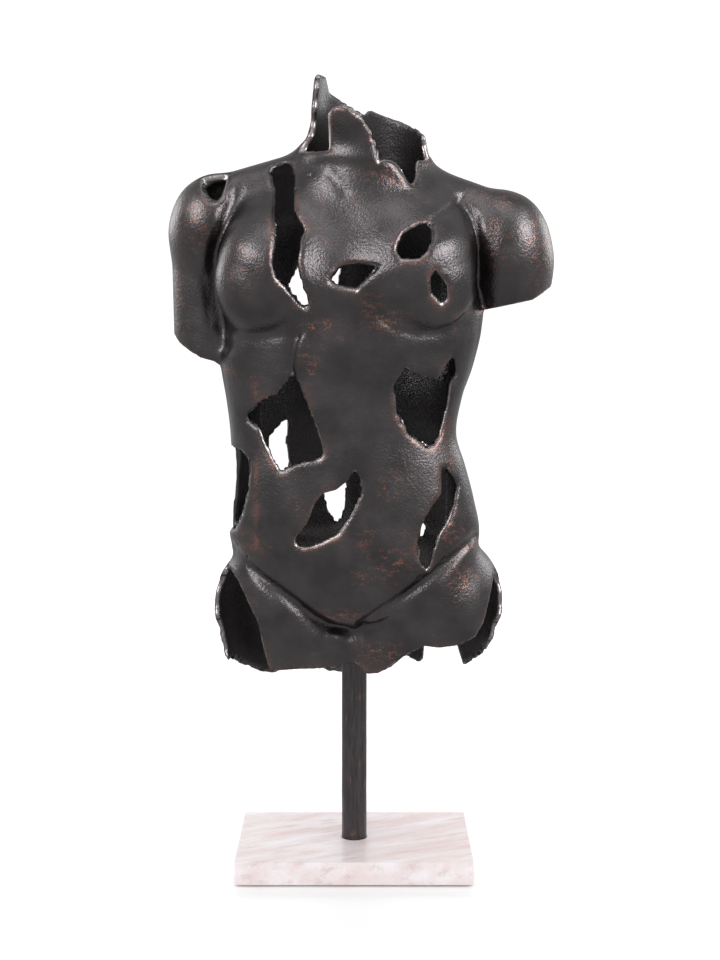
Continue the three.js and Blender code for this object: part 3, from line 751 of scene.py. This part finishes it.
# %% [markdown]
# ## Blackened steel rod
# The rod is a plain drawn bar, hammered a little out of true, with its black skin streaked along its
# length. A shape that follows a line is what Geometry Nodes are good at: a straight line is cut into
# short steps, its points are nudged sideways by noise, and a circle is swept along it. The sizes are
# inputs of the tree, so the same tree could make any such rod.

# %% Finish of the rod
def blackened_steel():
    material, tree = new_material("blackened_drawn_steel")
    where = add_node(tree, "ShaderNodeTexCoord").outputs["Object"]
    stretched = add_node(tree, "ShaderNodeMapping", Vector=where, Scale=(1.0, 1.0, 0.12))
    streak = add_node(tree, "ShaderNodeTexNoise", Vector=stretched, Scale=MM / 2.2, Detail=4.0, Roughness=0.6)
    cloud = add_node(tree, "ShaderNodeTexNoise", Vector=where, Scale=MM / 14, Detail=3.0)
    shade = add_node(tree, "ShaderNodeMapRange", Value=streak, From_Min=0.35, From_Max=0.65)
    colour = add_node(tree, "ShaderNodeMix", COLOURS, in0=shade, in6=linear("#454243"), in7=linear("#565253"))
    rubbed = add_node(tree, "ShaderNodeMath", TIMES, in0=streak, in1=cloud)
    rubbed = add_node(tree, "ShaderNodeMapRange", Value=rubbed, From_Min=0.33, From_Max=0.42, To_Max=0.5)
    colour = add_node(tree, "ShaderNodeMix", COLOURS, in0=rubbed, in6=colour, in7=linear("#96685a"))
    grain = add_node(tree, "ShaderNodeTexNoise", Vector=where, Scale=MM / 1.4, Detail=2.0)
    bump = add_node(tree, "ShaderNodeBump", Strength=0.35, Distance=0.0004, Height=grain)
    rough = add_node(tree, "ShaderNodeMapRange", Value=cloud, From_Min=0.3, From_Max=0.7, To_Min=0.38,
                     To_Max=0.5)
    shader = add_node(tree, "ShaderNodeBsdfPrincipled", Metallic=1.0, Base_Color=colour, Roughness=rough,
                      Normal=bump)
    add_node(tree, "ShaderNodeOutputMaterial", Surface=shader)
    return material


# %% Geometry Nodes helpers
def new_node_group(name, sizes):
    """A geometry tree with named number inputs, and the node that gives them"""
    tree = bpy.data.node_groups.new(name, "GeometryNodeTree")
    tree.interface.new_socket("Geometry", in_out="INPUT", socket_type="NodeSocketGeometry")
    for size_name in sizes:
        tree.interface.new_socket(size_name, in_out="INPUT", socket_type="NodeSocketFloat")
    tree.interface.new_socket("Geometry", in_out="OUTPUT", socket_type="NodeSocketGeometry")
    return tree, tree.nodes.new("NodeGroupInput")


def end_tree(tree, geometry, material):
    """Realizes what the tree made, sets its material and sends it out"""
    real = add_node(tree, "GeometryNodeRealizeInstances", Geometry=geometry)
    smooth = add_node(tree, "GeometryNodeSetShadeSmooth", Geometry=real)
    dressed = add_node(tree, "GeometryNodeSetMaterial", Geometry=smooth, Material=material)
    add_node(tree, "NodeGroupOutput", Geometry=dressed)


def grown_piece(name, tree, sizes, material):
    """Runs a geometry tree with its sizes and keeps the result as a plain mesh object"""
    seed_mesh = bpy.data.meshes.new(name + "_seed")
    seed = bpy.data.objects.new(name + "_seed", seed_mesh)
    bpy.context.scene.collection.objects.link(seed)
    modifier = seed.modifiers.new("grow", "NODES")
    modifier.node_group = tree
    for item in tree.interface.items_tree:
        if item.in_out == "INPUT" and item.name in sizes:
            modifier[item.identifier] = float(sizes[item.name])
    ready = seed.evaluated_get(bpy.context.evaluated_depsgraph_get())
    mesh = bpy.data.meshes.new_from_object(ready)
    mesh.name = name
    bpy.data.objects.remove(seed)
    bpy.data.meshes.remove(seed_mesh)
    mesh.transform(Matrix.Translation((axis_x / MM, axis_y / MM, 0)))
    if not mesh.materials:
        mesh.materials.append(material)
    piece = bpy.data.objects.new(name, mesh)
    bpy.context.scene.collection.objects.link(piece)
    return piece


# %% Rod swept along its line
def rod_tree(material):
    tree, given = new_node_group("Drawn rod", ["Bottom", "Top", "Radius", "Wander"])
    low = add_node(tree, "ShaderNodeCombineXYZ", Z=given.outputs["Bottom"])
    high = add_node(tree, "ShaderNodeCombineXYZ", Z=given.outputs["Top"])
    line = add_node(tree, "GeometryNodeCurvePrimitiveLine", Start=low, End=high)
    steps = add_node(tree, "GeometryNodeResampleCurve", Curve=line, Count=72)
    place = add_node(tree, "GeometryNodeInputPosition")
    drift = add_node(tree, "ShaderNodeTexNoise", Vector=place, Scale=22.0, Detail=1.0).outputs["Color"]
    centred = add_node(tree, "ShaderNodeVectorMath", {"operation": "SUBTRACT"}, in0=drift,
                       in1=(0.5, 0.5, 0.5))
    flat = add_node(tree, "ShaderNodeVectorMath", TIMES, in0=centred, in1=(1, 1, 0))
    nudge = add_node(tree, "ShaderNodeVectorMath", {"operation": "SCALE"}, in0=flat,
                     Scale=given.outputs["Wander"])
    bent = add_node(tree, "GeometryNodeSetPosition", Geometry=steps, Offset=nudge)
    circle = add_node(tree, "GeometryNodeCurvePrimitiveCircle", Resolution=56,
                      Radius=given.outputs["Radius"])
    swept = add_node(tree, "GeometryNodeCurveToMesh", Curve=bent, Profile_Curve=circle, Fill_Caps=True)
    end_tree(tree, swept, material)
    return tree


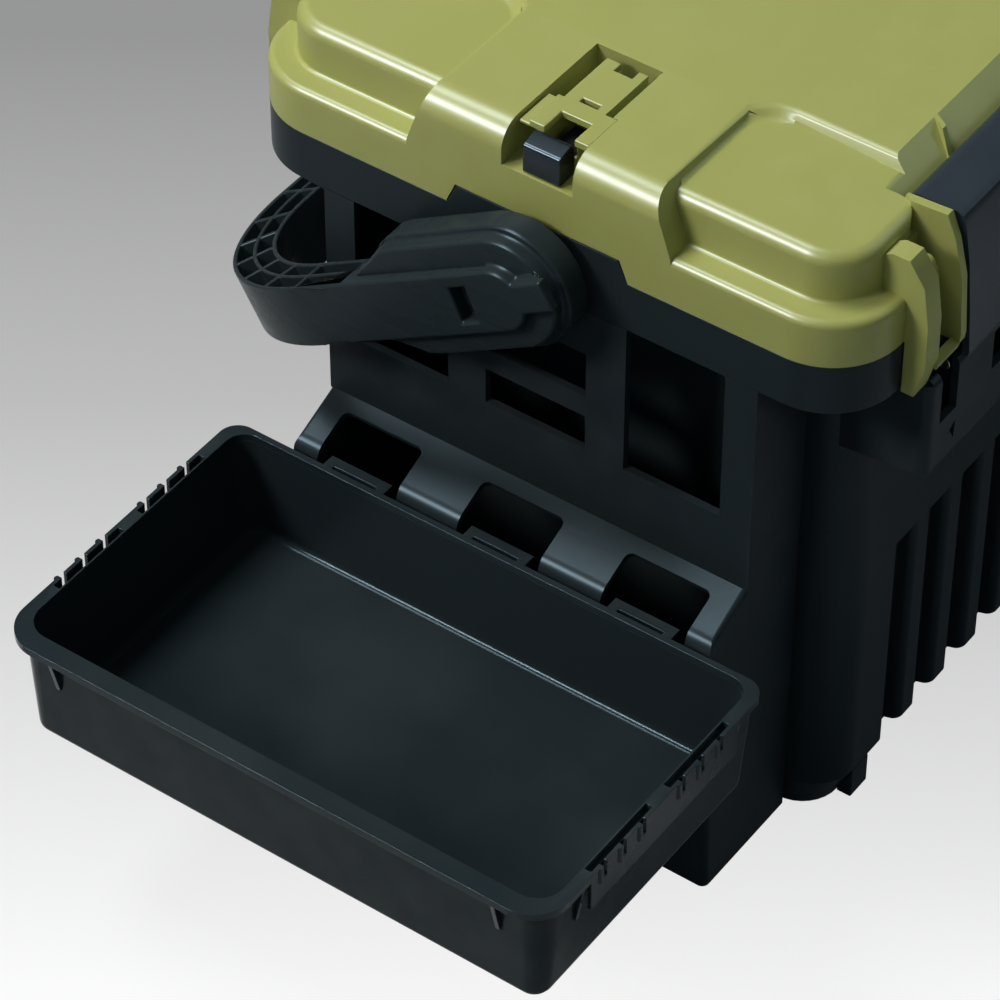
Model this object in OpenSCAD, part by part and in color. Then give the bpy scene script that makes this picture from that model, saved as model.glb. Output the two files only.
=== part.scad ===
// Fishing tackle cabinet: moulded tub, latched lid, bail handle and a hung side tray.
// Millimetres, +Z up, X along the long axis, front at -Y, tray end at -X.

/* [Overall] */
// Half the distance between the two end panels
half_len = 200; // [192:1:206]
// Half the width across the rim and lid skirt
rim_half_w = 127.3; // [126:0.1:128]
// Plan radius of the rim and lid corners
rim_r = 27.5; // [22:0.5:32]
// Height of the underside of the rim
rim_z0 = 230.5; // [228:0.5:233]
// Height of the flange the lid rests on
rim_z1 = 251; // [250:0.5:253]

/* [Tub] */
// Wall thickness of the mouldings
wall = 2.6; // [2:0.1:3]
// Distance of the tub's end walls in from the end panels
tub_in = 32.7; // [30:0.1:36]
// Half width of the tub above its bottom chamfer
tub_half_w = 109.2; // [107:0.1:110]
// Plan radius of the tub's corner columns
tub_r = 18; // [14:0.5:20]
// Height of the bottom chamfer
cham_z = 14.6; // [10:0.1:20]
// Run of the bottom chamfer
cham_in = 6.5; // [4:0.1:8]
// Number of grooves along each long side
groove_n = 12; // [8:1:12]
// Distance from one groove to the next
groove_pitch = 22.5; // [20:0.1:23]
// Width of a groove
groove_w = 10; // [8:0.1:12]
// Depth of a groove
groove_d = 6; // [4:0.1:7]
// Height of the flat top of the grooves
groove_z = 116; // [100:1:125]

/* [End box] */
// Half width of the windowed end panel
panel_half_w = 90.3; // [88:0.1:92]
// Height where the sloping shoulder meets the panel
shoulder_z = 137.4; // [134:0.1:142]
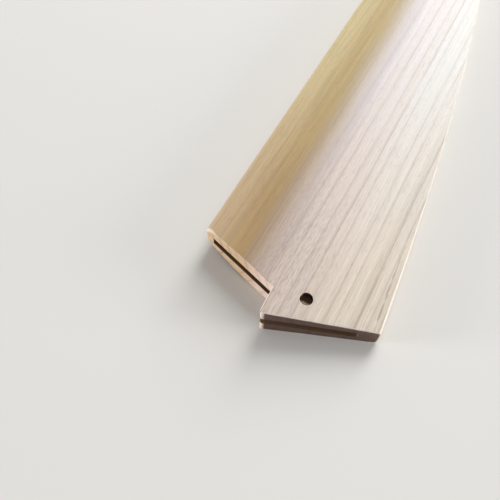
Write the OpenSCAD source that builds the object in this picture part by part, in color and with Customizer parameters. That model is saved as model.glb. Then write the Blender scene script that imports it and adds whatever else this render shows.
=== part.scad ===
// Wooden sheath for the blade of a chef's knife, with a stepped mouth and a lock pin.
// Two shaped boards are glued to two thin strips and a tip block, which leave a slot for the blade.
// Local plan: x runs from the mouth to the tip with 0 at the pin, y is 0 along the spine
// and falls towards the edge side, z is 0 half way through the blade slot.

/* [Blade that it holds] */
// Height of the blade at its heel
blade_h = 49; // [46:0.5:52]
// Length of the blade from its heel to its point
blade_l = 240; // [228:1:252]
// Thickness of the blade at its spine
blade_t = 2.2; // [1.8:0.1:2.6]

/* [Room round the blade] */
// Room above the blade in the slot, and the same below it
face_play = 0.4; // [0.3:0.05:0.6]
// Room between the blade's spine and the spine strip
spine_play = 0.9; // [0.5:0.1:1.5]
// Room between the cutting edge and the edge strip
edge_play = 2.5; // [1.5:0.1:3.5]
// Room past the blade's point
point_play = 4; // [2:0.5:6]
// Room between the lock pin and the blade's heel
heel_play = 0.5; // [0.3:0.1:1]

/* [Walls] */
// Width of the spine strip
spine_wall = 3.5; // [2.5:0.1:4.5]
// Width of the edge strip at the lip
edge_wall = 5.9; // [4.5:0.1:7.5]
// Solid wood between the end of the slot and the tip
tip_wall = 9; // [6:0.5:12]

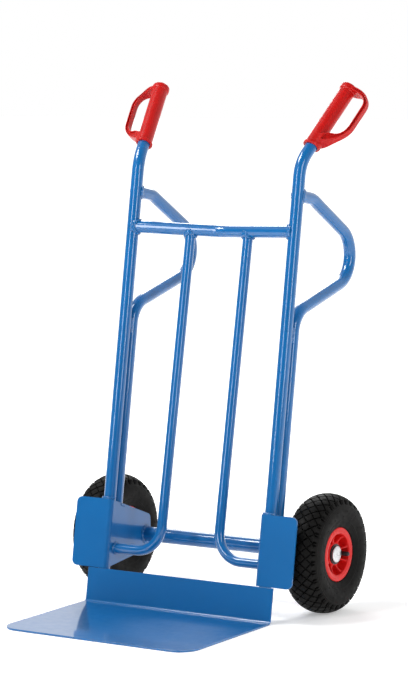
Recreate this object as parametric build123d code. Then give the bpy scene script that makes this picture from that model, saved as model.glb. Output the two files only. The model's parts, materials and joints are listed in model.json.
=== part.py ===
from build123d import *
import math
import os

# A two-wheeled hand truck of welded, powder-coated steel tube.
# Millimetres, +Z up, floor at Z = 0, toe plate towards -Y, seen from the toe plate side.
# Positions on the leaning frame are given as (x, s, n): s runs up along the side tubes from the
# floor, n is the distance behind the plane of the side tubes.

# ---- frame ----
LEAN = 10.0                 # degrees the side tubes lean back
HALF_SPAN = 210.0           # X of the side tubes
TUBE_R = 13.5               # side tubes, rear loops and crossbar
THIN_R = 11.0               # inner tubes
WALL = 2.0
SIDE_FOOT_S = 7.0           # lower end of the side tubes
BEND_S = 985.0              # corner of the handle bend
BEND_BACK = 33.4            # degrees the handle end tips back from the side tube
HANDLE_SPLAY = 9.8          # degrees the handle end tips outwards
HANDLE_LEN = 210.0          # tube beyond the bend's corner, under the grip
BEND_R = 90.0
SMALL_BEND_R = 60.0
CROSSBAR_S = 836.0
CROSSBAR_DIP = 46.0         # how far the middle of the crossbar is bent back
INNER_X = 75.0
INNER_TOP_N = 30.5
INNER_FOOT_N = 13.0
INNER_FOOT_S = 121.0

# ---- rear loops ----
LOOP_GAP = 0.2              # between a side tube and the rear tube beside it
LOOP_TOP_S = 914.5
LOOP_SHOULDER_N = 62.5
LOOP_CORNER_S = 807.0       # where the two slanting runs of the loop would meet
LOOP_CORNER_N = 347.5
LOOP_KNEE_S = 662.0
LOOP_R = 65.0
LOOP_FOOT_S = 196.0

# ---- sheet parts ----
SHEET = 4.0
SHEET_BEND_R = 6.0          # inside of each fold
FLANGE_X = 285.5            # outer edge of the bracket's front flange
FLANGE_S0 = 76.0
FLANGE_S1 = 229.0
CORNER_R = 13.0
PLATE_REAR_Y = 17.5         # rear edge of the side plates, behind the axle line
PLATE_REAR_Z0 = 97.0
PLATE_REAR_Z1 = 172.0
TOE_HALF_W = 240.0
TOE_DEPTH = 318.0
TOE_WEB_S = 75.0
TOE_CORNER_R = 45.0
TUBE_TO_AXLE = 155.0        # side tubes' axes at floor level are this far ahead of the axle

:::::

Quote exactly the first line of the data and every line after it through the one holding "# inputs of".

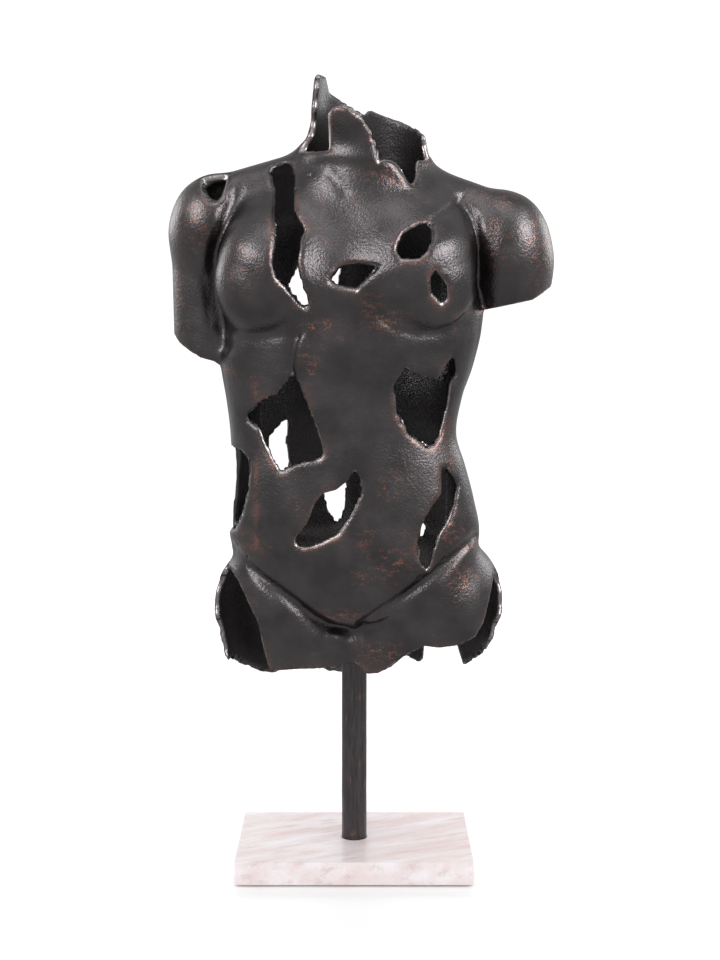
Continue the three.js and Blender code for this object: part 3, from line 751 of scene.py. This part finishes it.
# %% [markdown]
# ## Blackened steel rod
# The rod is a plain drawn bar, hammered a little out of true, with its black skin streaked along its
# length. A shape that follows a line is what Geometry Nodes are good at: a straight line is cut into
# short steps, its points are nudged sideways by noise, and a circle is swept along it. The sizes are
# inputs of the tree, so the same tree could make any such rod.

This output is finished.